As soon as we saw Benjamin we thought he was absolutely perfect. His little button nose, his beautiful little eyelashes, his huge hands and feet… the list could go on forever.
While I was pregnant with Benjamin I would say to my friends in work, “Now once you meet Little Merv you don’t have to tell me he’s cute if he isn’t. Both Merv and I were not attractive babies.” (Our in utero nickname for Benjamin was Little Merv, as we expected a little but large version of his Daddy!) The girls would laugh… my lack of maternal instinct pre-Benjamin was not a well hidden secret. I used to look at babies that were not traditionally attractive and wonder how everyone was looking at them as if they were the offspring of Brad and Angelina. It was a genuine mystery to me. That was until we met our own gorgeous little bundle. The mystery was no longer.
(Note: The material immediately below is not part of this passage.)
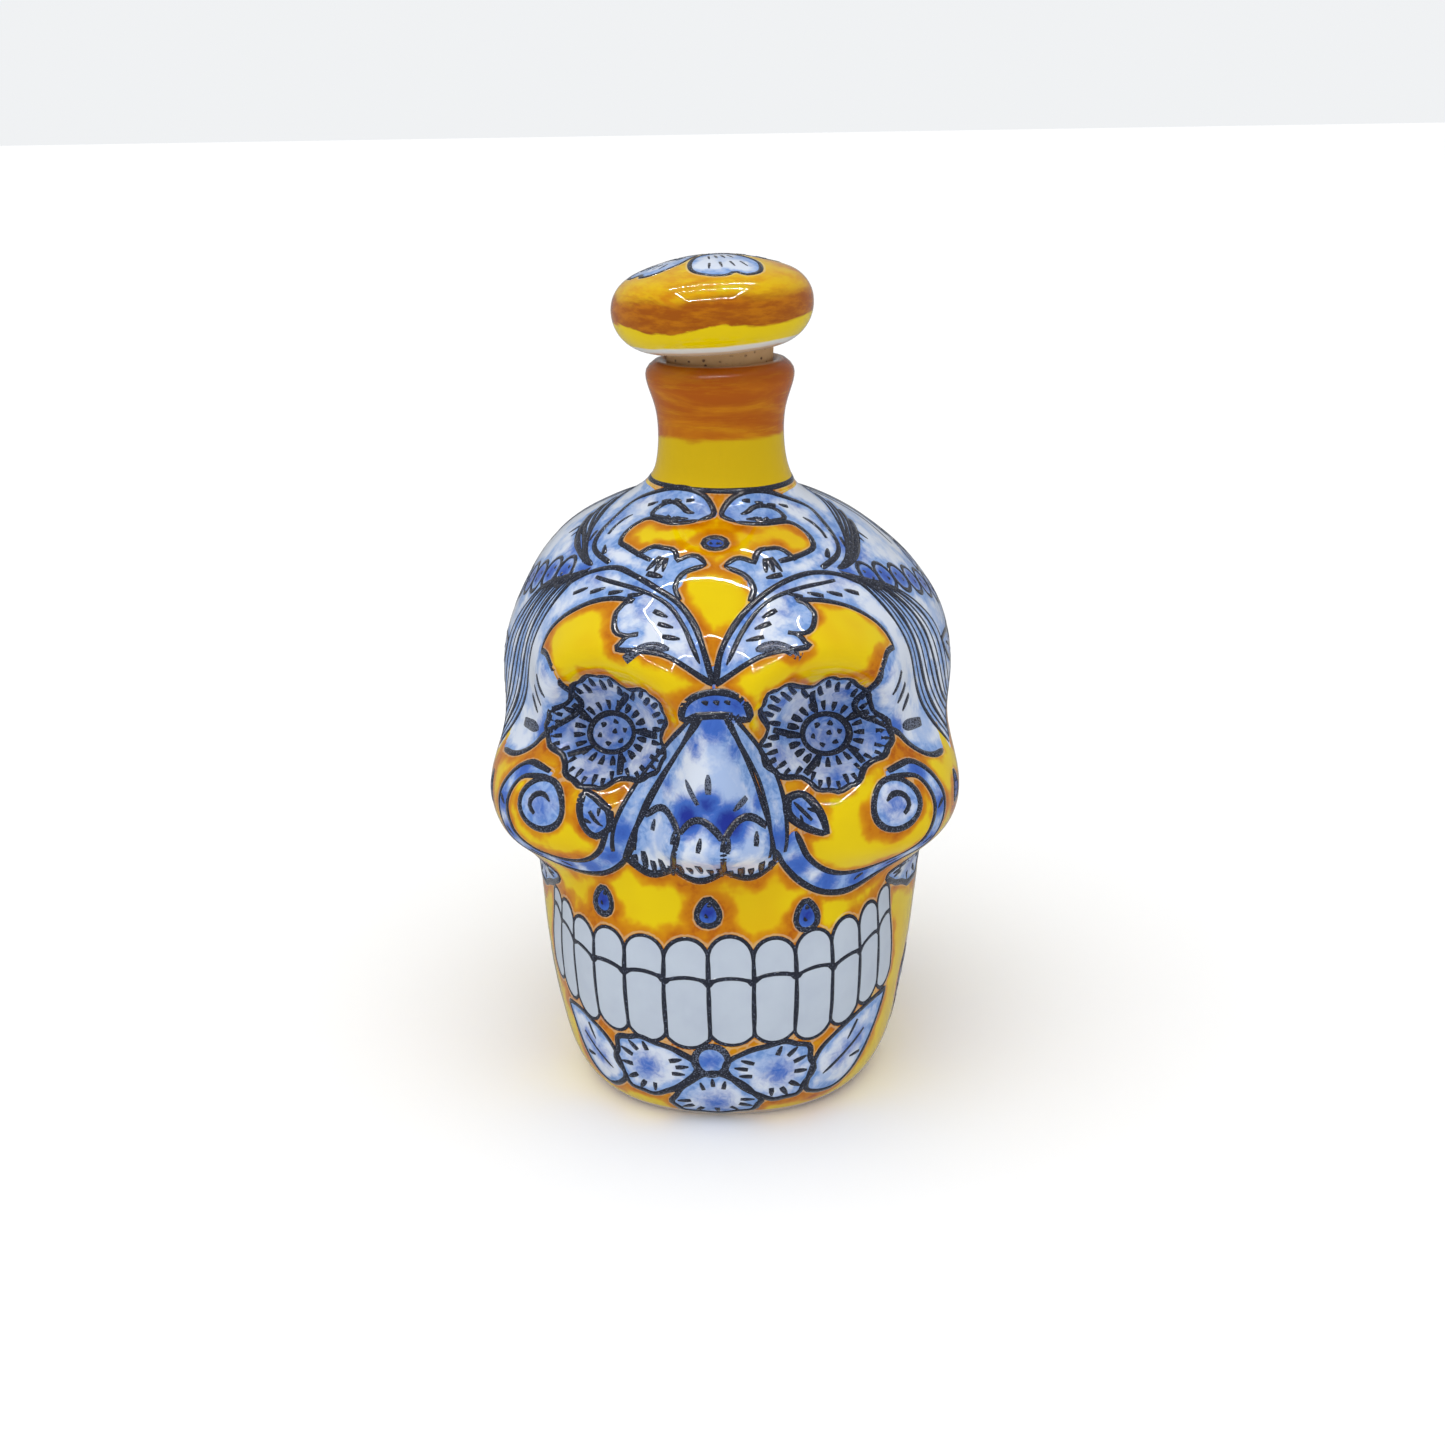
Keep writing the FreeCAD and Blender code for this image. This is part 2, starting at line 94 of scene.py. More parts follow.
def mesh_object(name, points, faces, smooth=True):
    mesh = bpy.data.meshes.new(name)
    mesh.from_pydata([tuple(p) for p in points], [], [tuple(int(i) for i in f) for f in faces])
    mesh.validate()
    mesh.polygons.foreach_set("use_smooth", [smooth] * len(mesh.polygons))
    mesh.update()
    return in_scene(name, mesh)


def grid_faces(rows, columns, start=0):
    """Quads between closed rings of points, ring after ring."""
    faces = []
    for j in range(rows - 1):
        for i in range(columns):
            k = (i + 1) % columns
            low = start + j * columns
            faces.append((low + i, low + k, low + columns + k, low + columns + i))
    return faces


def fan(ring_start, columns, centre, flip):
    ring = [(ring_start + i, ring_start + (i + 1) % columns) for i in range(columns)]
    return [(b, a, centre) if flip else (a, b, centre) for a, b in ring]


def places_of(item):
    return np.array([tuple(v.co) for v in item.data.vertices])


def nearest_gaps(points, edges):
    """How far each point is from the nearest edge line, in millimetres, up to a limit."""
    tree = KDTree(len(edges))
    for k, place in enumerate(edges):
        tree.insert(Vector(place), k)
    tree.balance()
    return np.array([min(tree.find(Vector(p))[2] / MM, WIDEST_GAP) for p in points])


def set_fields(mesh, **fields):
    """Keep numbers at each point of a mesh, for its material to read."""
    for name, values in fields.items():
        layer = mesh.attributes.new(name, "FLOAT", "POINT")
        layer.data.foreach_set("value", np.asarray(values, np.float32))


def spline(points, closed=False, steps=8):
    """A smooth line through points of any dimension."""
    p = np.asarray(points, float)
    n = len(p)
    if closed:
        get = lambda k: p[k % n]
    else:
        get = lambda k: 2 * p[0] - p[1] if k < 0 else (2 * p[-1] - p[-2] if k >= n else p[k])
    out = []
    for k in range(n if closed else n - 1):
        a, b, c, d = get(k - 1), get(k), get(k + 1), get(k + 2)
        for s in range(steps):
            t = s / steps
            out.append(0.5 * (2 * b + (c - a) * t + (2 * a - 5 * b + 4 * c - d) * t ** 2
                              + (3 * b - a - 3 * c + d) * t ** 3))
    if not closed:
        out.append(p[-1])
    return np.array(out)


# ------------ the painted shell

FRONT_HALF = 78.0
FRONT_COLUMNS = 190
BACK_COLUMNS = 136
LOWER_ROWS = 86
UPPER_ROWS = 82
NECK_ROWS = 27
LIP_ROUND = 1.3 * MM
BORE_FLOOR = 168 * MM
CAVITY_LEVELS = (164, 159, 156, 153, 150, 147, 144, 141, 138, 134, 129, 123, 116, 108, 100,
                 92, 84, 76, 67, 58, 49, 40, 31, 23, 16, 11, 8)


def column_longitudes():
    """Closer together over the face than behind."""
    face = np.linspace(-FRONT_HALF, FRONT_HALF, FRONT_COLUMNS, endpoint=False)
    behind = np.linspace(FRONT_HALF, 360.0 - FRONT_HALF, BACK_COLUMNS, endpoint=False)
    return np.concatenate([face, behind])


def sample_ring(tree, origin, latitude, outward):
    """A ring of points where rays round the neck axis meet the CAD surface, from outside or from within."""
    ring = []
    for lon in LONGITUDES:
        ray = direction(lon, latitude)
        if outward:
            hit = tree.ray_cast(origin, ray, FAR)[0]
        else:
            hit = tree.ray_cast(origin + ray * FAR, -ray, FAR)[0]
        ring.append(hit)
    return ring


def shell_rings(tree):
    """Rings from the foot over the outside to the lip, and down the inside to the floor."""
    rings = []
    for z in np.linspace(0.35 * MM, EYE_LEVEL, LOWER_ROWS, endpoint=False):
        rings.append(sample_ring(tree, above(z), 0.0, False))
    for lat in np.linspace(0.0, NECK_LATITUDE, UPPER_ROWS):
        rings.append(sample_ring(tree, CENTRE, lat, False))
    for z in np.linspace(NECK_BASE + 0.9 * MM, LIP_TOP - 0.3 * MM, NECK_ROWS):
        rings.append(sample_ring(tree, above(z), 0.0, False))
    outer_count = len(rings)
    mouth = sample_ring(tree, above(LIP_TOP - 2 * MM), 0.0, True)
    rings.append([p + (p - above(p.z)).normalized() * LIP_ROUND + Vector((0, 0, 2 * MM)) for p in mouth])
    bore = np.linspace(LIP_TOP - LIP_ROUND, BORE_FLOOR, 7)
    for z in list(bore) + [level * MM for level in CAVITY_LEVELS]:
        rings.append(sample_ring(tree, above(z), 0.0, True))
    return rings, outer_count


def ease_rings(points, passes, last):
    """Take the facets of the CAD mesh out of the outside by averaging each point with its neighbours."""
    for _ in range(passes):
        side = (np.roll(points, 1, axis=1) + np.roll(points, -1, axis=1)) / 2
        level = points.copy()
        level[1:last - 1] = (points[:last - 2] + points[2:last]) / 2
        change = (side + level) / 2 - points
        change[0] = 0
        change[last - 1:] = 0
        points = points + 0.5 * change
    return points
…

Through my tears I told my friends with great pride that they wouldn’t have to lie when they saw the pictures of our little guy, that he was truly perfect. My husband, Merv, is always one to be objective so I asked him one day in the first week after we lost Benjamin whether he thought I was being biased in talking about our “perfect” child. He reassured me that Benjamin was in fact perfect. So there it was, it must be true – we had created a beautiful, perfect little human. So how was it that this perfect little human wasn’t wrapped up in his mummy’s arms? How was it that we had to say goodbye at the same time we said hello? How was it that we had to wrap him up in his tiny little white coffin and never hold him again?
These were the thoughts that ran through my mind over and over again in the weeks after losing him.
Why does this happen?
How does this happen?
Had I done something wrong?
Had the doctors missed something?
Should I have gone into the hospital the day before?